Assim, tenho que a reclamante se desincumbiu de seu ônus probatório, logrando elidir a veracidade dos horários registrados nos controles de frequência, ao menos parte deles.
Assim, com base no depoimento da testemunha, reconheço que a reclamante trabalhou uma média de duas horas extras em três dias por semana, restando deferidas na totalidade de seis horas extras por semana, no decorrer de todo o pacto laboral, com adicional de 50%, a serem calculadas com divisor 220.
Defiro também o pagamento de uma hora extra em três dias por semana, com adicional de 50%, a serem calculadas com divisor 220, relativas à ausência de gozo da integralidade do intervalo, sendo o período do intervalo integral nos termos da Súmula nº. 307 do c. Tribunal Superior do Trabalho, e deverá ser pago como sobrejornada nos termos da OJ nº. 355 da SDI 1 do C. TST.
Defiro o pagamento dos reflexos das horas extras deferidas no aviso prévio, férias acrescidas de 1/3, 13º salários e FGTS com multa de 40%, restando indeferido o pagamento de reflexos nos repousos semanais remunerados, uma vez que o reclamante era mensalista, e o cálculo das horas extras é feito sobre o salário mensal.
Ressalte-se que o adicional previsto no art. 71, § 4º, da CLT, tem natureza salarial, nos termos da Súmula nº.354-SBDI-1 do c. Tribunal Superior do Trabalho
VI – DANOS MORAIS
A reclamante pede o pagamento de indenização por danos morais em face da mora contumaz no pagamento dos salários e inadimplemento das verbas rescisórias, afirmando que em face destes problemas teve seu nome negativado junto ao SERASA e não adimpliu a tempo e modo as prestações do imóvel adquirido.
Para que surja a responsabilidade de indenizar, é necessária a verificação de três requisitos, quais sejam, a existência do dano, o nexo causal entre este e a atividade que o empregado exercia na empresa, e a culpa da empregadora, elementos que podem dar ensejo ao pagamento da indenização por danos morais pleiteada na inicial, nos termos dos artigos 286 e 927 do Código Civil Brasileiro.

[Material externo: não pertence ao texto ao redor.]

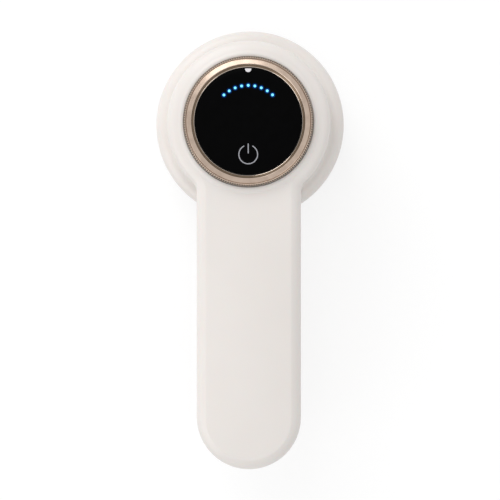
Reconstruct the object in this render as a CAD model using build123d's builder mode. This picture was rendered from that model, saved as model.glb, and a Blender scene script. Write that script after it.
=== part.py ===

Quanto à mora contumaz e inadimplemento das verbas rescisórias, por si só, não tem o condão de causar lesão moral ou psicológica, todavia, se o empregado comprovar que essa conduta do empregador lhe causou prejuízos, pode restar configurado o dano moral.
No presente caso, a reclamada não juntou aos autos os contracheques ou recibos ou transferências bancárias que comprovem as datas de pagamento dos salários da reclamante, ônus que lhe incumbia em face do princípio da aptidão para a prova. Assim, considero que efetivamente os salários eram pagos com atraso conforme declinado na inicial. Por outro lado, o documento de fls. 33 comprova que a reclamante passou por dificuldades financeiras no ano de 2014, enquanto vigorava o vínculo empregatício, bem como que seu nome esteve em vias de ser incluído no cadastro de inadimplentes do SERASA.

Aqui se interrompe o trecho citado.